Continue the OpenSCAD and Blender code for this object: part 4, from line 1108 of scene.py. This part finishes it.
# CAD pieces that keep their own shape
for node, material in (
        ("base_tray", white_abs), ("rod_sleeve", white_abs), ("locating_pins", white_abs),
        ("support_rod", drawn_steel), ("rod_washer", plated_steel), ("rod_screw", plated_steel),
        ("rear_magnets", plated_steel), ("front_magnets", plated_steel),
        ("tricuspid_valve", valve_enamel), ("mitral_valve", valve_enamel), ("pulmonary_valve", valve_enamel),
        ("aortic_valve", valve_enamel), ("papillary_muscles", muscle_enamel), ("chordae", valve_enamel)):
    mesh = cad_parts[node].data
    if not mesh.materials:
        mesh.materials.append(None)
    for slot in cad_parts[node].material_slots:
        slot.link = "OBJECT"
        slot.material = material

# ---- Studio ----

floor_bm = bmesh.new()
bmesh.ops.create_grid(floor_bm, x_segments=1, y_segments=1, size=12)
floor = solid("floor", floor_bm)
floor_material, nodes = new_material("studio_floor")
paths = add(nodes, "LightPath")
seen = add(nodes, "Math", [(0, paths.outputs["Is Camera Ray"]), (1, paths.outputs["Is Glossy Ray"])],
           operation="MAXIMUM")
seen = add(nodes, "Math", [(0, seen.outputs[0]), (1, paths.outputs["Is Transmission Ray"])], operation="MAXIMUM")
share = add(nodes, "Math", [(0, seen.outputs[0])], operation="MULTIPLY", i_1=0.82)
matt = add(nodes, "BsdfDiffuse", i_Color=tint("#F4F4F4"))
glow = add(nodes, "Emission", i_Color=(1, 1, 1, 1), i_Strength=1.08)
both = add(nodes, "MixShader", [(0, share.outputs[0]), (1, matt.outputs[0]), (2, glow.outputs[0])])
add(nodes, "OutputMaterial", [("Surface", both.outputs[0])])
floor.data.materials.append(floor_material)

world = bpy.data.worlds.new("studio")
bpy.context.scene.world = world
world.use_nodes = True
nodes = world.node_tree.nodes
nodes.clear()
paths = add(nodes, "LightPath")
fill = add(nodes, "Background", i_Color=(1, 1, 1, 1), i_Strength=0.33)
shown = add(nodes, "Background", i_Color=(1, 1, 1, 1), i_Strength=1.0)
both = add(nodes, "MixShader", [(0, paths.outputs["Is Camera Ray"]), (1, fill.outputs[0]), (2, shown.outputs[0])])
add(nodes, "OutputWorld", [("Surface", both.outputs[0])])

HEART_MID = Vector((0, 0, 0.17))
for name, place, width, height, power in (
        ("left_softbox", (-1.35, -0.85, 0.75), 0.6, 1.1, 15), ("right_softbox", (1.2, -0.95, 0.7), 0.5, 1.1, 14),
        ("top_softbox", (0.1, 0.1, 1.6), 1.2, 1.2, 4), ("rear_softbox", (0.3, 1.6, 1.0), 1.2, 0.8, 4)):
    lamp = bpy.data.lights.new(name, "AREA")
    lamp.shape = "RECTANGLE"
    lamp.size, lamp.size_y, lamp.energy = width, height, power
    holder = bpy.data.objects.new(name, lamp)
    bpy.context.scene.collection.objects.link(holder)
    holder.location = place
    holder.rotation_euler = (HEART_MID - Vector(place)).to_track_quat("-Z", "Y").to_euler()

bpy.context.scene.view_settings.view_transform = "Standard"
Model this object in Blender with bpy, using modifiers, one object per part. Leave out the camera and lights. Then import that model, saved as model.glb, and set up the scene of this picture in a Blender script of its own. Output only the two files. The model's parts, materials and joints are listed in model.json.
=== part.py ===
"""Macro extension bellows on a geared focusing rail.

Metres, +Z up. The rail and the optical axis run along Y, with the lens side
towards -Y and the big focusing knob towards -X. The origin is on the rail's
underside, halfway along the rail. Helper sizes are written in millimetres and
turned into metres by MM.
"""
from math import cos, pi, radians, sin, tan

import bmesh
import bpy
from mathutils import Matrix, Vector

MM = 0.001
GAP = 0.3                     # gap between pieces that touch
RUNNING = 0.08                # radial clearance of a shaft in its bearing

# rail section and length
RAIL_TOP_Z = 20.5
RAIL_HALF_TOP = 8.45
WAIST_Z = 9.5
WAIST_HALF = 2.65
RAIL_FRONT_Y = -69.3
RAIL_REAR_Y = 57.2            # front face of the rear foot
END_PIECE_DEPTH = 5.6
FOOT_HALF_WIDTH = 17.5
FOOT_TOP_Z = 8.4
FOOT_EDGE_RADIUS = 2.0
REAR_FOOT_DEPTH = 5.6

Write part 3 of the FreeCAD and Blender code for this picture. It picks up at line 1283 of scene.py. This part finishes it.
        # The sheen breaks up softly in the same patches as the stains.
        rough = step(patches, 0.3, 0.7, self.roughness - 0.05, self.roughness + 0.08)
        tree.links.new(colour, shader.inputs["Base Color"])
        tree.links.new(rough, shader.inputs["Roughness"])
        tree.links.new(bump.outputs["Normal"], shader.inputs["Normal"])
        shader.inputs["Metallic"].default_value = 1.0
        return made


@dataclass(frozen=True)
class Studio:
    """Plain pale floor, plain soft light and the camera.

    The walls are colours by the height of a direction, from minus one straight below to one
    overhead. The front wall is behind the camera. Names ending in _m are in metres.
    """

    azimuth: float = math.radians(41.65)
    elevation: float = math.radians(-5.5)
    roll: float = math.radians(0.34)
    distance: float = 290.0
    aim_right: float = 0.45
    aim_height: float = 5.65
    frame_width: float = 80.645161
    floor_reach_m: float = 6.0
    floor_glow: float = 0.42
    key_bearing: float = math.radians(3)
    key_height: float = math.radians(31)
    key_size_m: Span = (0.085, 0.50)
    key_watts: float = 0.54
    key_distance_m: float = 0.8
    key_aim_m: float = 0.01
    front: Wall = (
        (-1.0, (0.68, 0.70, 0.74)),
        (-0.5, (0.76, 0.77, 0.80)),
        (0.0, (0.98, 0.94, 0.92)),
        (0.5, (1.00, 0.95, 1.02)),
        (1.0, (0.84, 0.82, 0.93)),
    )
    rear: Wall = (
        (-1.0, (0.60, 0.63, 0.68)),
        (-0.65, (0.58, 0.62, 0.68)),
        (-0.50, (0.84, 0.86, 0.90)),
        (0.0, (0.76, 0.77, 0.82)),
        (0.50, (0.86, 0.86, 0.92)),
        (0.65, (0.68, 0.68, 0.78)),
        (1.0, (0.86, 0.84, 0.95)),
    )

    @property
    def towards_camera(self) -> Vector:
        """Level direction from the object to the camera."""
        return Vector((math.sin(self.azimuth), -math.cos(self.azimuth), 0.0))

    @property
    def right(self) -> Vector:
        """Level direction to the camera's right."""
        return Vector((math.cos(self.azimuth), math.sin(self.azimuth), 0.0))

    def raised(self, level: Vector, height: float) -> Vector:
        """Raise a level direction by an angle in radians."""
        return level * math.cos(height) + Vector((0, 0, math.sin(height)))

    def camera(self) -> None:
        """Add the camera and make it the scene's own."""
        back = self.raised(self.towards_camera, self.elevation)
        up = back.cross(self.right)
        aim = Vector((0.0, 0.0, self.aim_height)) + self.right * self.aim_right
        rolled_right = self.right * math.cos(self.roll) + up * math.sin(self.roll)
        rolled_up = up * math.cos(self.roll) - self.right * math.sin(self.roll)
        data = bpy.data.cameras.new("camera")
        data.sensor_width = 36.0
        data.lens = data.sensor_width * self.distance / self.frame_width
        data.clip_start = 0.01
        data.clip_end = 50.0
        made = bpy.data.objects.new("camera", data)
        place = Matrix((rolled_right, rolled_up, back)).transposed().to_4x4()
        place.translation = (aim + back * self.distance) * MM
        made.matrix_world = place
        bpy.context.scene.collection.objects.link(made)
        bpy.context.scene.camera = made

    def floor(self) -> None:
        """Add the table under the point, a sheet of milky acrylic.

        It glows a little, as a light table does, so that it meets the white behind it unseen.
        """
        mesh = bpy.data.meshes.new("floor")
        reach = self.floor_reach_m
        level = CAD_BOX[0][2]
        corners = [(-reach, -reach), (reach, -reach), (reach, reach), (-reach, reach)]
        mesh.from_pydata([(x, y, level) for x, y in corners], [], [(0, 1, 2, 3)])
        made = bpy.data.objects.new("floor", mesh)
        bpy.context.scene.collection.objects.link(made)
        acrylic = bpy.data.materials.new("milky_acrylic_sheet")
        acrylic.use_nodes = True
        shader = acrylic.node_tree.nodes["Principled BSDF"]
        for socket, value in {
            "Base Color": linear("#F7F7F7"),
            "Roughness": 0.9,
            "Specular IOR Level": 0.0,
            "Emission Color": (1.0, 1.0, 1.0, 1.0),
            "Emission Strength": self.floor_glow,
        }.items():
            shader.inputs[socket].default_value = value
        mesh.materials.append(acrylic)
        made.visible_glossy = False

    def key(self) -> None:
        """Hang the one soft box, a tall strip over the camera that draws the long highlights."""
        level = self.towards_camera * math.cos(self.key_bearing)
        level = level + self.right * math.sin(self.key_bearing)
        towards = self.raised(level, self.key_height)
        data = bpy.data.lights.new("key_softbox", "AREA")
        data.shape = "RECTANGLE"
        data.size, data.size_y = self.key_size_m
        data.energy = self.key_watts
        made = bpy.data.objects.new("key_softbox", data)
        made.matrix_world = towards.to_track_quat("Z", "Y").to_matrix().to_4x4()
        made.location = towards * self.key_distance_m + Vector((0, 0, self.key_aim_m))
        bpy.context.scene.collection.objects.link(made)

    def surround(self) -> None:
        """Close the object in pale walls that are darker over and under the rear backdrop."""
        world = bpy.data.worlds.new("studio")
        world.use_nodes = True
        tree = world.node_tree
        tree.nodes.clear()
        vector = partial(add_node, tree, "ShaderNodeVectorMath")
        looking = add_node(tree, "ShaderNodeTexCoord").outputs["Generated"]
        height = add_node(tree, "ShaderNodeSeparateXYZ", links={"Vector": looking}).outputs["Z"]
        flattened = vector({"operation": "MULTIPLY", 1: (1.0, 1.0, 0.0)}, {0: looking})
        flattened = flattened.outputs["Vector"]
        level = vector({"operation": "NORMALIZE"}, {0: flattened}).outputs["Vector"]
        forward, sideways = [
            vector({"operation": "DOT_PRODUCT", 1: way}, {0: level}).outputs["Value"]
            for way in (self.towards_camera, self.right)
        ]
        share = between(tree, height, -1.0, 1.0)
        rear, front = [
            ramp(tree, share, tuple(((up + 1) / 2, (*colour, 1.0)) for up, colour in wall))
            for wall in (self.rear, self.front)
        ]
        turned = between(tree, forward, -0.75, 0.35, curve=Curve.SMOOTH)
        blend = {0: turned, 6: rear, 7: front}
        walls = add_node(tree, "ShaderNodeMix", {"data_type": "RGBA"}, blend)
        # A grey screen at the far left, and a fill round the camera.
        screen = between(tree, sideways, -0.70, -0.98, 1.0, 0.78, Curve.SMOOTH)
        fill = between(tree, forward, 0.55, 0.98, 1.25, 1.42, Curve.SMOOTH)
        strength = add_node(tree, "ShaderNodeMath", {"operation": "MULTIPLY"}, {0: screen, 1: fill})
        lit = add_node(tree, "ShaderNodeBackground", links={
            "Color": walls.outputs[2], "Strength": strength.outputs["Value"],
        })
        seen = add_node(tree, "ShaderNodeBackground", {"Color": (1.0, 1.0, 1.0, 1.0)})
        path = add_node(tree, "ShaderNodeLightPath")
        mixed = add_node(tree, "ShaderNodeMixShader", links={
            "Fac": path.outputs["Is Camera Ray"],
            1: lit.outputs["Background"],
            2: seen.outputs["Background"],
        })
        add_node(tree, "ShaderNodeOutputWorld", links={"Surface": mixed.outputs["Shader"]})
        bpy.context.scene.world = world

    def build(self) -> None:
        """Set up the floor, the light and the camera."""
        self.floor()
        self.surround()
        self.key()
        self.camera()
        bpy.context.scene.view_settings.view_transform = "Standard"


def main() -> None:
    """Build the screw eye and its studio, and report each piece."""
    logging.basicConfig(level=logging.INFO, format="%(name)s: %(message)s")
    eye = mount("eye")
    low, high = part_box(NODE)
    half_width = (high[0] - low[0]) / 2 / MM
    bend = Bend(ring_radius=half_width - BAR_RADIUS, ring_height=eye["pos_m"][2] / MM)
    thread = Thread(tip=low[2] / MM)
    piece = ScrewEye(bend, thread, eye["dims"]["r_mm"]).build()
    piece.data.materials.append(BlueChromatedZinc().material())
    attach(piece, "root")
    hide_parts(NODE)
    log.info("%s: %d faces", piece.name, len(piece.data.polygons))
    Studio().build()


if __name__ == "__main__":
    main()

★ ★ ★

## Objective
Return the entries above unchanged, starting at the first line and stopping after the line with "floor.data.materials.append(floor_material)".

## Reply
Continue the OpenSCAD and Blender code for this object: part 4, from line 1108 of scene.py. This part finishes it.
# CAD pieces that keep their own shape
for node, material in (
        ("base_tray", white_abs), ("rod_sleeve", white_abs), ("locating_pins", white_abs),
        ("support_rod", drawn_steel), ("rod_washer", plated_steel), ("rod_screw", plated_steel),
        ("rear_magnets", plated_steel), ("front_magnets", plated_steel),
        ("tricuspid_valve", valve_enamel), ("mitral_valve", valve_enamel), ("pulmonary_valve", valve_enamel),
        ("aortic_valve", valve_enamel), ("papillary_muscles", muscle_enamel), ("chordae", valve_enamel)):
    mesh = cad_parts[node].data
    if not mesh.materials:
        mesh.materials.append(None)
    for slot in cad_parts[node].material_slots:
        slot.link = "OBJECT"
        slot.material = material

# ---- Studio ----

floor_bm = bmesh.new()
bmesh.ops.create_grid(floor_bm, x_segments=1, y_segments=1, size=12)
floor = solid("floor", floor_bm)
floor_material, nodes = new_material("studio_floor")
paths = add(nodes, "LightPath")
seen = add(nodes, "Math", [(0, paths.outputs["Is Camera Ray"]), (1, paths.outputs["Is Glossy Ray"])],
           operation="MAXIMUM")
seen = add(nodes, "Math", [(0, seen.outputs[0]), (1, paths.outputs["Is Transmission Ray"])], operation="MAXIMUM")
share = add(nodes, "Math", [(0, seen.outputs[0])], operation="MULTIPLY", i_1=0.82)
matt = add(nodes, "BsdfDiffuse", i_Color=tint("#F4F4F4"))
glow = add(nodes, "Emission", i_Color=(1, 1, 1, 1), i_Strength=1.08)
both = add(nodes, "MixShader", [(0, share.outputs[0]), (1, matt.outputs[0]), (2, glow.outputs[0])])
add(nodes, "OutputMaterial", [("Surface", both.outputs[0])])
floor.data.materials.append(floor_material)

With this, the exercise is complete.